Plane Propeller Photo from iPhone 3G
Canon SD700 IS Plane Propeller Photo
Update: here is a video taken from my iPhone 3G of the propeller.
This got me thinking about why the images looked the way they did. I assumed they were related to frame rate and as a result wondered if I could work backwards to find the speed of the propeller. When I got back to Duke, I talked it over with some of my friends. We discussed one theory that explained the slow spinning in the video from my Canon. I later found out is similar to the Wagon-wheel effect, and will go into more detail on this later. We also discussed possible distortions and other possible causes but couldn’t figure out exactly what was causing the odd pattern in the iPhone photo. Eventually, I decided to search around the internet and found that I was not the only one to notice this oddity. I also stumbled upon this great post explaining clearly and graphically why the iPhone photo looks the way it does. In short, most cameras save pixels from all parts of the lens at once, while the iPhone camera goes through the lens saving pixels linearly over time, similar to watching a scanner save the page of a book. (If anyone has an iPhone 3GS and can snap a picture and/or video of a propeller, please let me know. I’m very intrested to see if Apple’s upgraded camera still behaves this way. Please let me know if you find out.) The writer of the post also demonstrated this in a cool video made from a Matlab script:
Personally, I think this is really cool so I decided to play around with it some more. As I mentioned earlier, my friends and I had discussed the wagon-wheel effect or the stroboscopic effect, so I thought I’d modify his script to demonstrate it more clearly since the Wikipedia pages on the twotopics both seemed a bit lacking. First, it is necessary to explain the general concept. The stroboscopic effect explains if you only see flashes or quick individual frames of a moving object at regular intervals you can get a distorted view of the motion, especially if the motion of the object that is being watched is cyclic or has a frequency. The relationship between the frequency of the flashes or frames and the frequency of the motion is what determines the perceived motion. The most common case of this is seeing a wheel which you know to be rolling forward, but it looks to be spinning backwards slowly. I modified the previous Matlab code to create a basic example of this with the propeller (download the code here). As you will see, the propeller on the left will spin counterclockwise at a moderate speed and every 8 frames the image on the right will update with a copy of the image on the left. This out of sync updating will make the propeller on the right appear to rotate clockwise.

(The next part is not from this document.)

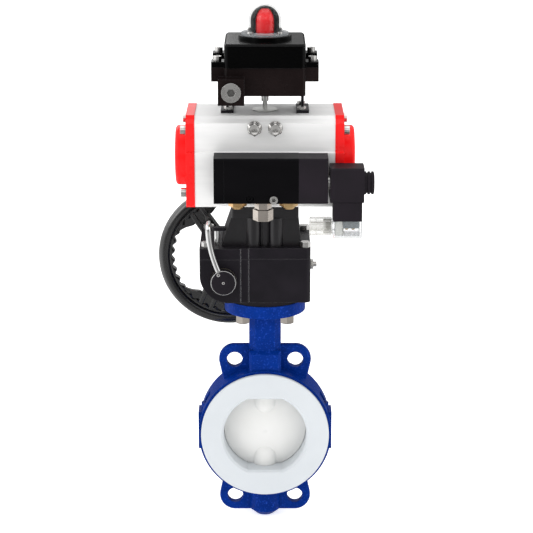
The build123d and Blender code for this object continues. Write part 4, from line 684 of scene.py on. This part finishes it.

Click the image to view the video
I also decided to show this more mathematically by plotting these movements in Mathematica. In the following examples I graph both the y-coordinate of the tip of the propeller and the angle that the blade has rotated in radians. In the graph of y the coordinate, there are three sinusoidal functions representing 3 propellers, each offset from the previous by 120 degrees (thus equally spaced). These lines and their colors correspond to the colored lines on the radian vs. time graph. The red lines mark a flash or frame and the dot on the line shows the top-most propeller. As you vary the spacing of the lines and thus change the frame rate, you can see the propeller will appear to stay still, then go backwards, then flip back and forth with no perceived motion, then go forwards, until it appears to stand still again. Below are pictures showing each of these stages, followed by a video fluidly showing these variations.
Here is the propeller appearing to stand still. This is due to the fact that the spacing of the frames is twice the period.
The graphs below show the propeller appearing to go backwards. Here we see that the frame rate is just below two periods of the propeller. The downward slope on the radian graph is a simple quick way to see the direction of the propeller rotation.
Propeller appearing to flip repeatedly:
This example shows the propeller appearing to rotate forwards. Again, the upwards slope of the points on the radian graph is an easy way to see the direction of rotation.
Last, here is the propeller appearing to stand still again. Unlike the first case of the propeller standing still, the spacing of the frames is not a multiple of the period. Rather, we see here that it is a multiple of 1/3 the period. It is only necessary that the spacing be a multiple of 1/3 the period because there are three blades and the blades are indistinguishable.
And finally, putting it all together:
The Mathematica code can be viewed here or downloaded here, and a printout of the entire Mathematica worksheet can be found here. Last, if one had a camera which could vary the frame rate just so slightly as to find two nearest frame rates to show the propeller standing still, the frequency of the propeller could be calculated as shown below.
As for the iPhone picture, a single image (and knowing the number of blades) is enough to roughly approximate the speed of the propeller as shown below.
However, just as a warning both of these are back of the envelope calculations and it is very possible I made a mistake (if so please let me know). That is all for now. Nothing ground breaking, but as the title suggests, it was a good chance for some mental masturbation, playing with Mathematica and Matlab.